Some hear Shostakovich, Stravinsky, Prokofiev, Messiaen, my companion hears Britten—something for everybody, it hits the solar plexus with unnerving acuity. In the programme interview, Ruders talks of the impact Penderecki’s 1961 Threnody for the Victims of Hiroshima had on him.

Paul Bentley’s libretto follows Atwood’s prescient tale with a clarity brought to graphic life (colour defined groups, establishing pecking order) by the singers, especially by mezzo-soprano Kate Lindsey (Offred), the fulcrum and star of the tale—it is Offred’s story after all. Words matter—“not freedom to but freedom from”; “not a prison but a privilege”—double speak, a Salem, a gulag for some.

Frustratingly, we don’t know what happens to her in the end, but we do know that Gilead is over. How? The tale is framed by The Twelfth Symposium on the Republic of Gilead (formerly the United States of America) in 2195.

A white-suited Juliet Stevenson as Professor Pieixoto presents the discovery of Offred’s fragmentary audio cassettes, some taped over (Madonna, the Grateful Dead), which she handles with gloves as precious relics of the twentieth century. There is some humour to leaven the horror, and Vogue and Scrabble (Gilead Commandments forbid reading and writing). And easily decipherable joke Latin.

Time puts everything in its place—is this all we can hope for? Lindsey dominates the evening in splendid company: the cast is almost the same as two years ago. The newbies in lead roles are tenor Zwakele Tshabalala (so good in Blue) as chauffeur Nick the Eye (Eyes everywhere), soprano Rachel Nicholls as Aunt Lydia, soprano Nadine Benjamin (also in Blue and 7 Deaths of Maria Callas) outstanding as the rebellious Moira.

Akhila Krishnan’s video design (old black and white film projections of the past and Offred’s feminist mother, a small role for mezzo Susan Bickley) knit two disparate periods, the before and after—hard-won women’s rights count for nothing in Gilead. It is female subjugation, penal servitude and numbness. It makes one’s flesh crawl (the music helps)—what humanity is capable of. “We thought we’d do better”, says the Commandant. Hmm… privileged men with access to the Jezebel brothel.

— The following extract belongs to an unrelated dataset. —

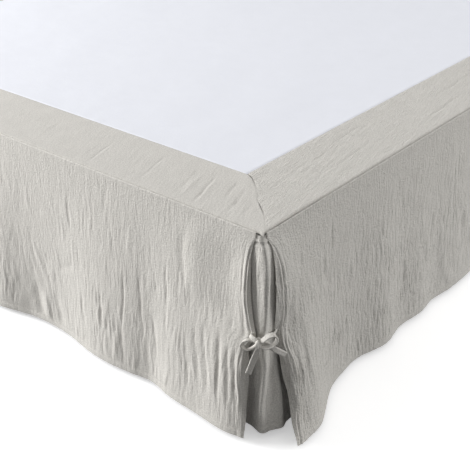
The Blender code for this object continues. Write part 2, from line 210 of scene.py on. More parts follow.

Rulers blind us with fear, confusion and lies. It is coming to pass again, this horrific tale of surrogate slavery, children stolen (Putin in Ukraine), life expendable to serve the Commander (bass James Creswell) and his evangelical wife Serena Joy (Avery Amereau a beautiful soft contralto whose voice wrong foots expectations), a harsh puritanical woman who will stoop at nothing to have Offred bear a child.

We don't seem to have heeded Atwood, who throws everything in her armoury at it—numbers tattooed on arms, euthanasia for imperfect babies—but then prophets are never listened to in their time—the book was written forty years ago.

When the gruelling words, sung and acted so dramatically by the entire cast, become too much, let the music do the talking. Conducted with vigour by Joanna Carneiro, this is why I had to see and hear it again. I sit near the orchestra and get the full impact.